Just over 70 years ago, in the autumn of 1941, it looked as if the Soviet Union was about to lose the war. The Germans were outside Moscow, and there was panic inside the capital. Then something truly incredible happened: the Soviet people suddenly regained their courage. Several years ago I was lucky enough to meet one of the soldiers who helped create this extraordinary transformation.
His name was Vladimir Ogryzko, and in the autumn of 1941 he was an officer in the Soviet NKVD—Stalin’s police forces. Though he was 80 years old when I met him, he still looked like one of those tough guys you see in The World’s Strongest Man tournament. His back was ramrod straight and he had the kind of commanding stare that made you immediately want to call him “sir.”
And he talked as tough as he looked. Because the truth is that Vladimir Ogryzko and his men suppressed the panic in Moscow by the most ruthless measures imaginable. “The people who fled Moscow, thinking that they would be saved and would survive—they were so primitive,” Ogryzko said. “And these people blocked the roads. We didn’t touch the people who were confused, and there were a few of them—we simply brought them back in line. Those who resisted were executed. These severe measures, these beautiful measures, are the essence and content of war…. It isn’t peacetime. You’re not going to say ‘Stop or I’ll shoot!’ a thousand times before you shoot, nor are you going to shoot in the air. Of course not. You shoot them on the spot. It was a tough command. Anybody who resisted and didn’t obey orders on demand—especially if they also moved away or opened their mouths—was eliminated on the spot, without further ado. And that was considered to be a truly heroic act—you were killing the enemy. It was the way to dampen down the panic.”
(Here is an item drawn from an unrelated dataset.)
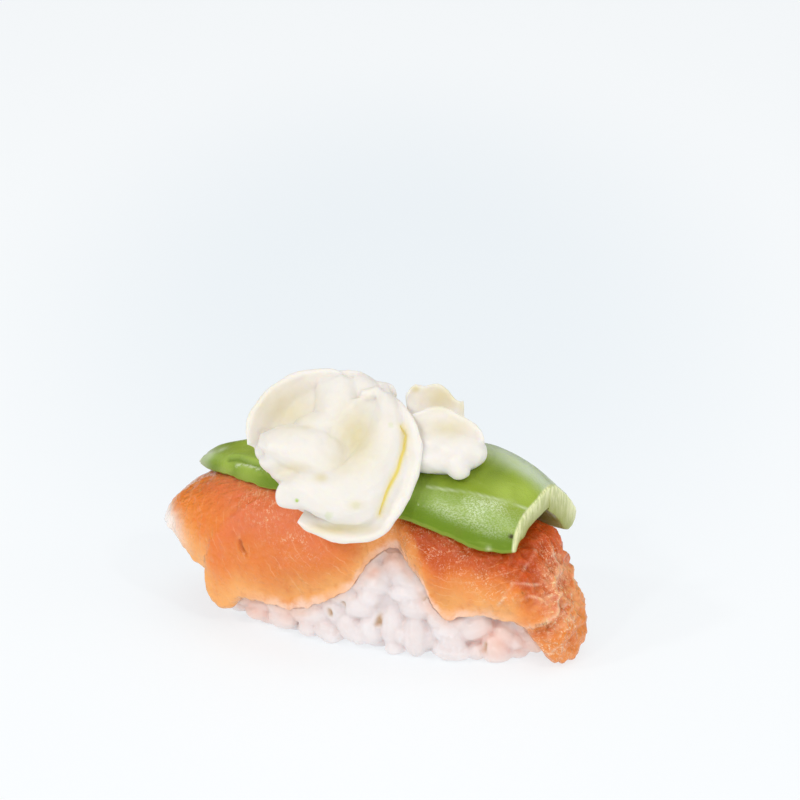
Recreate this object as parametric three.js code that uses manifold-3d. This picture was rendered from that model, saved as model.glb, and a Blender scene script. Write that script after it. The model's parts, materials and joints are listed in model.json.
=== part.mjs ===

Once they had brutally broken the panic in Moscow, Vladimir Ogryzko and his men operated behind the front line just outside of Moscow. Here their task was not to shoot Germans, but to stop any of their own Red Army soldiers they saw retreating: “Whether or not he’s an officer, when he’s struck by panic, he loses control of himself. So you have to ‘stop him in time,’ as we said back then, you have to give him a shake or even punch him. And you see then he becomes a soldier again…. You had to stop him, tell him to turn around, drop to the ground and keep fighting. And that brings him round. His stress leaves him. If he resists or something or runs away, we eliminate him. We shot them, that’s all. They weren’t fighters.”
Given this attitude, it shouldn’t be hard to guess who Vladimir Ogryzko revered during the war. Yes, that’s right: Joseph Stalin. “It was the power of Stalin. Cowardice! Treachery! Breaking your oath! You’d be shot on the spot! It was a very good decision to take and it shouldn’t be judged. They fought the panic. They used fear to crush fear. If it was right or wrong, so what? It was a time of war and there had to be certainty.”
After I’d finished my encounter with him I remember feeling a bit shell-shocked. I stood with my Russian researcher in the rundown entrance hall to Ogryzko’s block of flats in the suburbs of Moscow and tried to digest what I had heard. Then we saw a rat as big as a cat saunter past us, pausing only to stare at us en route to the elevator shaft and the scraps of garbage that lay nearby. “My God,” my Russian researcher said. “Even the rats are supertough around here.”